We rode down to Grenoble on Friday morning, and as we dropped down the Romanche valley away from the Tour, we were passed by team coaches and other Tour traffic heading for the motorway route around to the finish. Even though normally it isn’t something to be enjoyed, having large fast-moving vehicles overtake you on a single carriage-way road, when we got to Grenoble, where the Tour traffic went north and we went south west, one of my riding companions expressed regret that we were ‘leaving’ the Tour.
4. There aren’t any proper hills in the south of England.
Having ridden in the Alps, or even just around the relatively small hills of southern Provence, allows you to think and say unbearably smug and annoying things like “there aren’t any real hills in London – Highgate isn’t even 250 metres high”. Or “Box Hill? Mere bagatelle, my friend, mere bagatelle.”
Ditchling Beacon, or any ‘climb’ in the south east, simply is not impressive in any way if you have seen and ridden even minor climbs in the Alps. You can plausibly walk up Ditchling in 15 minutes. I saw people that were crippled by walking up and down Ventoux. The average club cyclist will take a lot more than an hour to ride up Ventoux, a lot more than an hour. The top pros are happy if they can get up in less than hour, as this means that they will be climbing with the leaders.
Riding up Swain’s Lane might hurt your legs a bit, and you can put yourself into oxygen debt riding up it if you try hard enough.
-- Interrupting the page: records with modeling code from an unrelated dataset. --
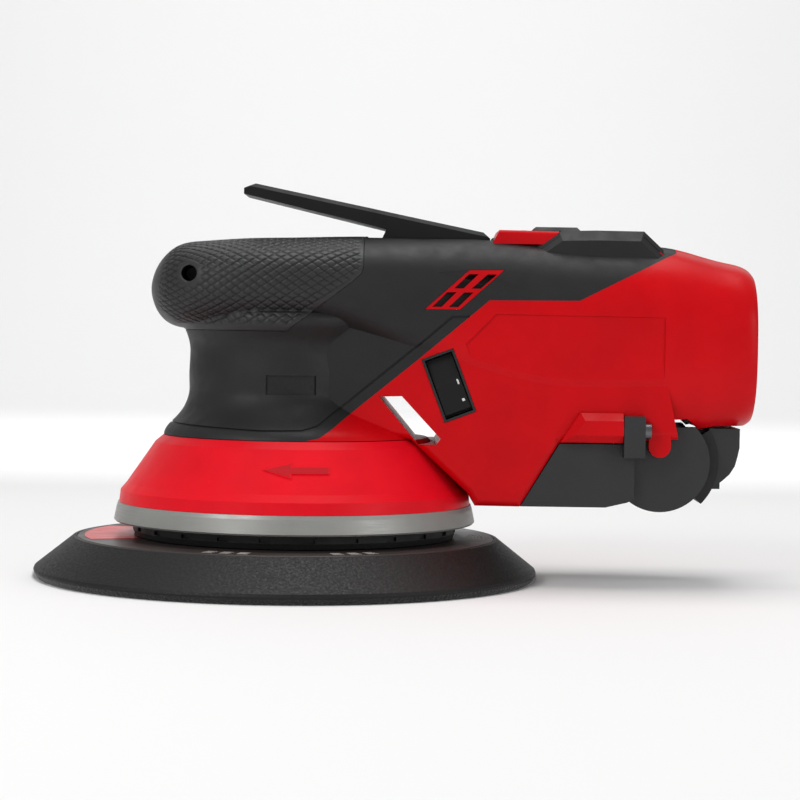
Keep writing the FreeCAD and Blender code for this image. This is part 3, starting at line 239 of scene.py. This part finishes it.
def emboss(tree, shader, layers):
    """Bump from a list of (height value, depth in metres), laid on top of each other."""
    below = None
    for height, depth in layers:
        bump = tree.nodes.new("ShaderNodeBump")
        bump.inputs["Distance"].default_value = depth
        tree.links.new(height, bump.inputs["Height"])
        if below is not None:
            tree.links.new(below, bump.inputs["Normal"])
        below = bump.outputs["Normal"]
    tree.links.new(below, shader.inputs["Normal"])


# ============================ materials ====================================================

def moulded(name, colour, roughness, grain=0.45 * MM, depth=0.02 * MM, tone=0.06,
            gloss_spread=0.05, specular=0.5, coat=0.0):
    """Injection-moulded plastic or rubber: spark-eroded grain, slow tone drift, uneven gloss."""
    material, tree, shader = surface(name, colour, roughness, specular=specular, coat=coat)
    fine = noise(tree, grain, detail=2.0)
    broad = noise(tree, 14.0 * MM)
    smudge = noise(tree, 5.0 * MM, detail=5.0)
    vary_colour(tree, shader, broad, colour, tone)
    vary_roughness(tree, shader, smudge, roughness, gloss_spread)
    emboss(tree, shader, [(broad, 0.05 * MM), (fine, depth)])
    return material


def blend_to(material, mask, colour):
    """Turn the material to another colour where the mask is 1."""
    tree = material.node_tree
    shader = tree.nodes["Principled BSDF"]
    plain = shader.inputs["Base Color"].links[0].from_socket
    mix = tree.nodes.new("ShaderNodeMix")
    mix.data_type = "RGBA"
    mix.inputs[MIX_SECOND].default_value = (*colour, 1.0)
    tree.links.new(mask, mix.inputs[MIX_FACTOR])
    tree.links.new(plain, mix.inputs[MIX_FIRST])
    tree.links.new(mix.outputs[MIX_RESULT], shader.inputs["Base Color"])


def black_under_hump(material):
    """Paints the casing black near the hump, where its edge pokes through the overmould."""
    tree = material.node_tree
    place = tree.nodes.new("ShaderNodeTexCoord")
    axes = tree.nodes.new("ShaderNodeSeparateXYZ")
    tree.links.new(place.outputs["Object"], axes.inputs["Vector"])
    limits = (("Z", "GREATER_THAN", HUMP_MASK_Z), ("X", "LESS_THAN", HUMP_MASK_X))
    tests = []
    for axis, operation, limit in limits:
        test = tree.nodes.new("ShaderNodeMath")
        test.operation = operation
        tree.links.new(axes.outputs[axis], test.inputs[0])
        test.inputs[1].default_value = limit
        tests.append(test)
    both = tree.nodes.new("ShaderNodeMath")
    both.operation = "MULTIPLY"
    tree.links.new(tests[0].outputs[0], both.inputs[0])
    tree.links.new(tests[1].outputs[0], both.inputs[1])
    blend_to(material, both.outputs[0], OVERMOULD_GREY)


def machined(name, colour, roughness, stretch=(1.0, 1.0, 1.0), grain=0.5 * MM, depth=0.004 * MM,
             tone=0.08, metallic=1.0):
    """Metal with tool marks drawn out along one direction."""
    material, tree, shader = surface(name, colour, roughness, metallic=metallic)
    marks = noise(tree, grain, detail=4.0, stretch=stretch)
    stain = noise(tree, 9.0 * MM)
    vary_colour(tree, shader, stain, colour, tone)
    vary_roughness(tree, shader, marks, roughness, 0.09)
    emboss(tree, shader, [(marks, depth)])
    return material


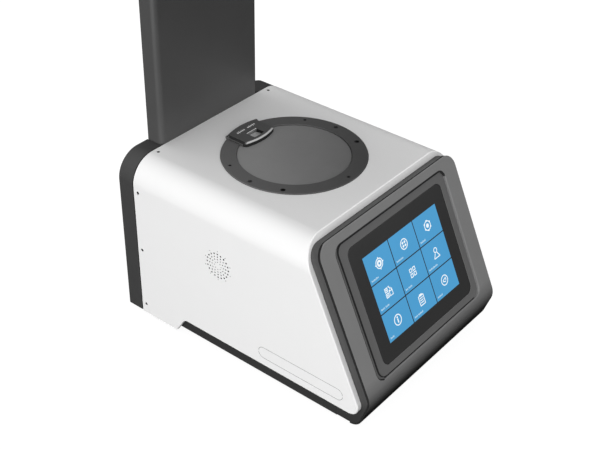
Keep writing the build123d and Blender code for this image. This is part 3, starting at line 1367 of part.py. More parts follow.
def heat_sink():
    """Finned heat sink on the lamp board."""
    low = Z_HEAD + LENS_TUBE_HIGH + LAMP_BOARD_THICK
    side = LAMP_BOARD_SIDE
    sink = block_up(0, PORT_Y, low, (side, side, SINK_BASE))
    for step in range(SINK_FIN_COUNT):
        x = (step / (SINK_FIN_COUNT - 1) - 0.5) * (side - SINK_FIN_THICK)
        sink += block_up(x, PORT_Y, low + SINK_BASE, (SINK_FIN_THICK, side, SINK_FIN_HEIGHT))
    return sink


def exit_ring():
    """Ring under the head, round the lamp's exit."""
    neck = EXIT_BORE_R + 2 * EXIT_LEDGE
    ring = cylinder_up(0, PORT_Y, Z_HEAD - EXIT_PROUD, Z_HEAD, EXIT_RING_R)
    ring = fillet(ring.faces().sort_by(Axis.Z)[0].edges(), EXIT_PROUD / 2)
    ring += cylinder_up(0, PORT_Y, Z_HEAD, Z_HEAD + HEAD_WALL, neck)
    ring -= cylinder_up(0, PORT_Y, Z_HEAD - EXIT_PROUD, Z_HEAD + HEAD_WALL, EXIT_BORE_R)
    seat = Z_HEAD + HEAD_WALL - EXIT_WINDOW_THICK
    return ring - cylinder_up(0, PORT_Y, seat, Z_HEAD + HEAD_WALL, EXIT_BORE_R + EXIT_LEDGE)


def exit_window():
    """Clear window in the exit ring."""
    seat = Z_HEAD + HEAD_WALL - EXIT_WINDOW_THICK
    radius = EXIT_BORE_R + EXIT_LEDGE - SCREW_GAP
    return cylinder_up(0, PORT_Y, seat, Z_HEAD + HEAD_WALL, radius)


PARTS = {
    "base_tray": base_tray,
    "outer_shell": outer_shell,
    "speaker_grille": speaker_grille,
    "speaker": speaker,
    "shell_screws": shell_screws,
    "rear_housing": rear_housing,
    "rear_screws": rear_screws,
    "neck_frame": neck_frame,
    "front_bezel": front_bezel,
    "touch_glass": touch_glass,
    "display_panel": display_panel,
    "display_board": display_board,
    "port_flange": port_flange,
    "flange_screws": flange_screws,
    "hinge_pin": hinge_pin,
    "port_lid": port_lid,
    "lid_seal": lid_seal,
    "port_well": port_well,
    "port_window": port_window,
    "deck_plate": deck_plate,
    "deck_posts": deck_posts,
    "sphere_upper": lambda: sphere_half(1),
    "sphere_lower": lambda: sphere_half(-1),
    "sphere_screws": sphere_screws,
    "sphere_legs": sphere_legs,
    "sphere_baffle": sphere_baffle,
    "light_trap": light_trap,
    "detector_tube": detector_tube,
    "spectrometer": spectrometer,
    "main_board": main_board,
    "board_standoffs": board_standoffs,
    "power_module": power_module,
    "dc_inlet": dc_inlet,
    "usb_socket": usb_socket,
    "rocker_frame": rocker_frame,
    "rocker_switch": rocker_switch,
    "rubber_feet": feet,
    "foot_screws": foot_screws,
    "column_tube": column_tube,
    "mast": mast,
    "mast_foot": mast_foot,
    "lamp_lead": lamp_lead,
    "head_base": head_base,
    "head_cover": head_cover,
    "head_screws": head_screws,
    "head_arm": head_arm,
    "lens_tube": lens_tube,
    "condenser_lens": condenser_lens,
    "lamp_board": lamp_board,
    "heat_sink": heat_sink,
    "exit_ring": exit_ring,
    "exit_window": exit_window,
}

os.makedirs("parts", exist_ok=True)
for name, make in PARTS.items():
    made = make()
    solids = made if isinstance(made, list) else [made]
    shape = Compound(children=[solid for item in solids for solid in item.solids()])
    export_step(shape, f"parts/{name}.step")
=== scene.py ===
import json
import math

import bpy
from mathutils import Matrix, Vector


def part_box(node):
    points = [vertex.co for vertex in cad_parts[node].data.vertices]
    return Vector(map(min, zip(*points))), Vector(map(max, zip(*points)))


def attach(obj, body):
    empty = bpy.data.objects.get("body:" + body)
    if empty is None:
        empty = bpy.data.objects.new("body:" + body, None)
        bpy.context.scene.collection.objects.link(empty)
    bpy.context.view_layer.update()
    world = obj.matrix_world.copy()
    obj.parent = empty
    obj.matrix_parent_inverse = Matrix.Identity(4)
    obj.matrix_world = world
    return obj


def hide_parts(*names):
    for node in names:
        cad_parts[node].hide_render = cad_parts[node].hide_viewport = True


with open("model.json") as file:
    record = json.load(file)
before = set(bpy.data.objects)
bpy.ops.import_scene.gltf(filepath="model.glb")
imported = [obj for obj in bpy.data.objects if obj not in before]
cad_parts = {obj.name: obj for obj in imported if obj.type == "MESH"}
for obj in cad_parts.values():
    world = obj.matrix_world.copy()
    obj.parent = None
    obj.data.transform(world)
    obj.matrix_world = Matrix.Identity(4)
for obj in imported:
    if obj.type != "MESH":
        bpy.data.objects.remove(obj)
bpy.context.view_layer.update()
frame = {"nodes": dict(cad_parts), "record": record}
MM = 0.001

# Light transmittance meter, dressed for its photograph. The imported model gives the
# places, and the sizes here are real ones, in metres or in millimetres times MM.

# Camera, fitted to the photograph
CAMERA_PLACE = Vector((-713.12, -553.11, 737.37)) * MM
CAMERA_AZIMUTH = math.radians(51.48)
CAMERA_PITCH = math.radians(34.96)
CAMERA_ROLL = math.radians(0.96)
CAMERA_LENS = 69.71
CAMERA_SENSOR = 36.0
CAMERA_REACH = 20.0

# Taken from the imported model
NODE_SLOTS = {row["node"]: row["material_slot"] for row in frame["record"]["subparts"]}
NODE_BODY = {
    node: body for body, nodes in frame["record"]["behaviour"]["bodies"].items() for node in nodes
}
SHELL_LOW, SHELL_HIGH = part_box("outer_shell")
GLASS_LOW, GLASS_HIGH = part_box("touch_glass")
GRILLE_LOW, GRILLE_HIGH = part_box("speaker_grille")
WINDOW_LOW, WINDOW_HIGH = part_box("port_window")
REAR_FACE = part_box("rear_housing")[1].y
RING_RISE = 1.0 * MM
PORT = Vector((0.0, (WINDOW_LOW.y + WINDOW_HIGH.y) / 2, SHELL_HIGH.z + RING_RISE))

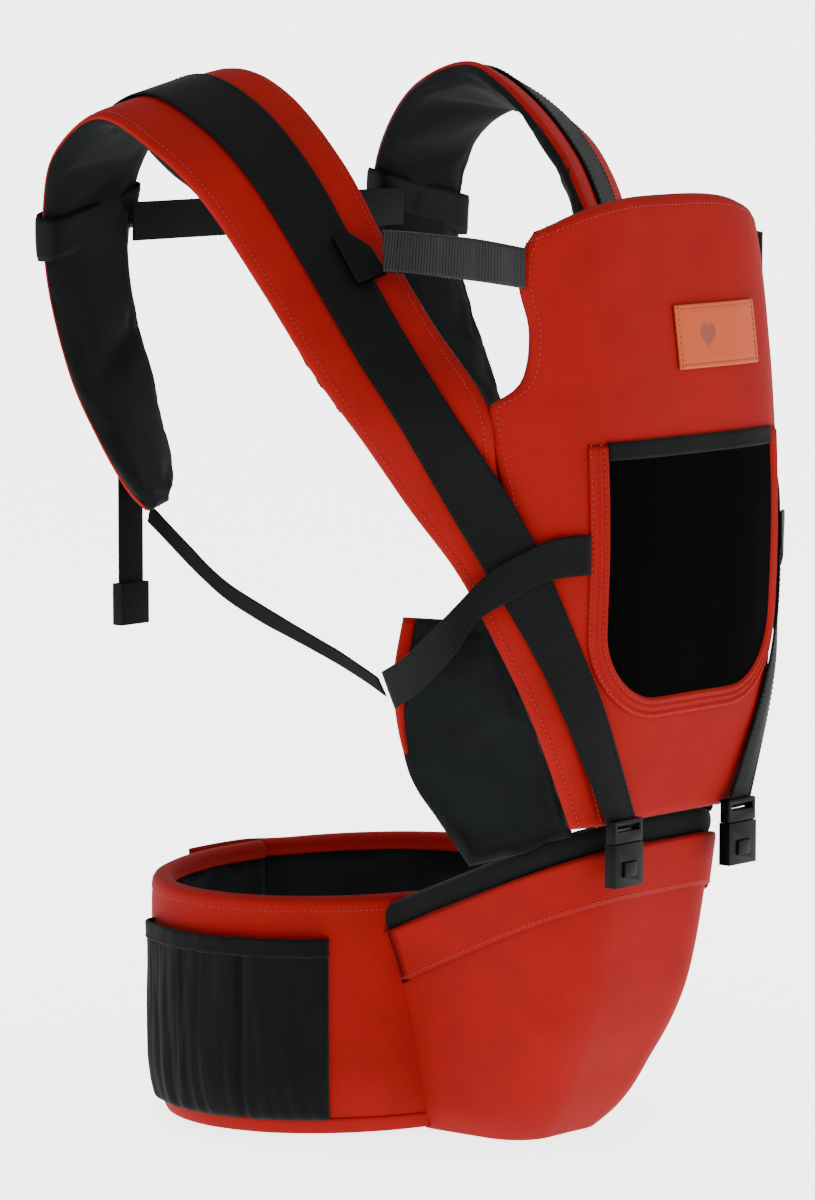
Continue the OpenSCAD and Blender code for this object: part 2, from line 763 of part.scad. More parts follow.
module ladder_locks() {
  plate_ribs = [for (i = [0 : len(lock_ribs) - 1]) let (rib = strap_rib(lock_ribs[i]))
    [for (s = lock_shares[i]) lerp(rib[0], rib[1], s)]];
  color(plastic) both_sides() slab(plate_ribs, -lock_high, -lock_low);
}
module cross_straps() {
  color(black) both_sides() slab(fine(cross_run, run_fine), 0, web_t);
}
module tail_webbings() {
  color(black) both_sides() slab(fine(tail_run, run_fine), 0, web_t);
}
module tip_locks() {
  color(plastic) both_sides() centred_box(tip_lock, tip_lock_at);
}
// The loose end of a shoulder strap's webbing, with its folded tab centred at a height
module loose_tail(tab_height) {
  color(black) {
    centred_box([tail_w, web_t, tail_top - tab_height], [tail_x, tail_y, (tail_top + tab_height) / 2]);
    centred_box(tail_tab, [tail_x, tail_y, tab_height]);
  }
}
module loose_tail_right() {
  loose_tail(tail_tab_z);
}
module loose_tail_left() {
  mirrored() loose_tail(tail_tab_z + tail_shorter);
}

// ---- Back strap ----
// The strap's outline at each rib of a band, `side` wider and between two depths
function band_loops(side, low, high) =
  let (edges = [for (at = band_ribs) let (rib = strap_rib(at), w = unit(rib[1] - rib[0]))
         [rib[0] - side * w, rib[1] + side * w]],
       near = moved(edges, low), far = moved(edges, high))
    [for (i = [0 : len(edges) - 1]) [near[i][0], near[i][1], far[i][1], far[i][0]]];
module back_bands() {
  low = -web_out - web_t - band_room;
  high = strap_inner + band_room;
  color(black) both_sides()
    tube(band_loops(band_side, low - web_t, high + web_t), band_loops(band_side - web_t, low, high));
}
module back_webbing_right() {
  color(black) translate([-back_reach, back_y - web_t / 2, back_z - back_web_w / 2])
    cube([back_reach - sr_len - gap, web_t, back_web_w]);
}
module back_webbing_left() {
  color(black) translate([sr_base + gap, back_y - web_t / 2, back_z - back_web_w / 2])
    cube([back_slack - sr_base, web_t, back_web_w]);
}
module back_buckle_female() {
  color(plastic) at_back_buckle() sr_female();
}
module back_buckle_male() {
  color(plastic) at_back_buckle() sr_male();
}
module back_prong_upper() {
  color(plastic) at_back_buckle() sr_prong();
}
module back_prong_lower() {
  color(plastic) at_back_buckle() mirror([0, 0, 1]) sr_prong();
}

seat_core();
seat_cover();
seat_top_pad();
seat_flap();
belt_cover();
belt_foam();
belt_lining();
belt_stiffener();
belt_top_binding();
belt_bottom_binding();
pocket_panel();
pocket_hem();
hook_patch();
loop_patch();
belt_anchor_webbing();
belt_buckle_female();
belt_buckle_male();
belt_adjust_webbing();
belt_prong_upper();
belt_prong_lower();
seat_buckle_tabs();
seat_buckle_female_right();
seat_buckle_female_left();
release_button_right();
release_button_left();
seat_buckle_male_right();
seat_buckle_male_left();
panel_outer();
panel_foam();
panel_lining();
window_mesh();
window_frame();
window_hem();
label_patch();
wing_right();
wing_left();
wing_bindings();
strap_cover_right();
strap_cover_left();
strap_foam_right();
strap_foam_left();
strap_lining_right();
strap_lining_left();
strap_webbing_right();
strap_webbing_left();
side_elastics();
ladder_locks();
cross_straps();
tail_webbings();
tip_locks();
loose_tail_right();
loose_tail_left();
back_bands();
back_webbing_right();
back_buckle_female();
back_buckle_male();
back_webbing_left();
back_prong_upper();
back_prong_lower();
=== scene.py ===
"""A hip-seat baby carrier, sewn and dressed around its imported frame.

Lengths in the classes are millimetres, and MM turns them into the frame's metres.
+Z is up, the panel faces -Y, and the wearer's right is -X.
"""

import json
import logging
import math
from dataclasses import dataclass, field
from enum import Enum

import bmesh
import bpy
import numpy as np
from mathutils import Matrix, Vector, noise

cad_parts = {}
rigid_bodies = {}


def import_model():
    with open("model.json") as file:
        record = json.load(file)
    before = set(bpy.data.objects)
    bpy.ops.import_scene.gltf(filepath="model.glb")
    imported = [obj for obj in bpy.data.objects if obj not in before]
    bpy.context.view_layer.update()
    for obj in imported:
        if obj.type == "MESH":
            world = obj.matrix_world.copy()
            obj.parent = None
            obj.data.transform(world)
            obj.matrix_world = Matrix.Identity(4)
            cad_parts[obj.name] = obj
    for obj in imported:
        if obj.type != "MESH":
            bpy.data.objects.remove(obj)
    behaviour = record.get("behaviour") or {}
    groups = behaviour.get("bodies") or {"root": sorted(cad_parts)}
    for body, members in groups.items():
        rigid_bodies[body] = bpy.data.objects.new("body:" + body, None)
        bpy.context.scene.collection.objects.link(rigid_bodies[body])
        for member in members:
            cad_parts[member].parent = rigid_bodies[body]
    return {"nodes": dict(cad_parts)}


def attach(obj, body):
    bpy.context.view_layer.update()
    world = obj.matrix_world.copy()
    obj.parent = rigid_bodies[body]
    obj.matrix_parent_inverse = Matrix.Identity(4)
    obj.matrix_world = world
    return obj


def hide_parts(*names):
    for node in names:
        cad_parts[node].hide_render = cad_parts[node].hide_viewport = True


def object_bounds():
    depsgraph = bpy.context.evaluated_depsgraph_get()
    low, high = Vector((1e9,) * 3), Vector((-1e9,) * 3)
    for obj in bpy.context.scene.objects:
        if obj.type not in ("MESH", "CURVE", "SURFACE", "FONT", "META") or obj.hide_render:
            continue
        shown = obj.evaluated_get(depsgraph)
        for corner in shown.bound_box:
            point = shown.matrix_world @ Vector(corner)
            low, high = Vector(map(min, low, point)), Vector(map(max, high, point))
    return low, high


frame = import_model()
CAD_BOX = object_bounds()
LOG = logging.getLogger("carrier")
MM = 0.001


class Side(Enum):
    """The wearer's side that a piece is on."""

    RIGHT = "right"
    LEFT = "left"


class Pattern(Enum):
    """How the surface of a fabric is made."""

    PLAIN_WEAVE = "plain weave"
    BRUSHED_KNIT = "brushed knit"
    WEBBING = "webbing"
    RIBBED = "ribbed elastic"
    NET = "net"
    PILE = "pile"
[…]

But the climb to the first hairpin on the Alpe is twice as long as Swain’s Lane. James and Sam, who were by far the fittest of our group took over 80 mins to reach the top (admittedly, they weren’t rushing and there were a lot of peds walking around in the road).
5. Lycra shorts are totally vile.
This is something that has only become apparent to me as I have gotten older, and spent less time in the company of ‘real’ cyclists. When I was a kid, working as a messenger, I used to wear lycra all the time. So did most of my work-mates. I became desensitised to lycra, and found it extraordinary that the North American messenger crew weren’t parading around shiny, skin-tight clothing that left nothing about the wearer’s anatomy to the imagination of the interested observer. In fact, they openly scorned us, the Euros, for wearing lycra. What funny fellows, I thought. Lycra is so practical, I thought, why wouldn’t you wear it?
However, I can now see that no-one looks good in lycra shorts off the bike, even elite professional athletes. Elite athletes only get away with it because they are singular physical specimens whose physique is so impressive that the viewer’s attention is taken away from the shiny leotards to their actual bodies. Lycra jerseys are just about tolerable, if the pattern isn’t too obnoxious, but shorts are not.
We stopped in Sault, at the bottom of the eastern flank of Mont Ventoux. The village was swarming with MAMILs. One or two had removed their jerseys, and were walking around in bib-shorts only. This type of deportment should be confined to single-sex changing rooms only.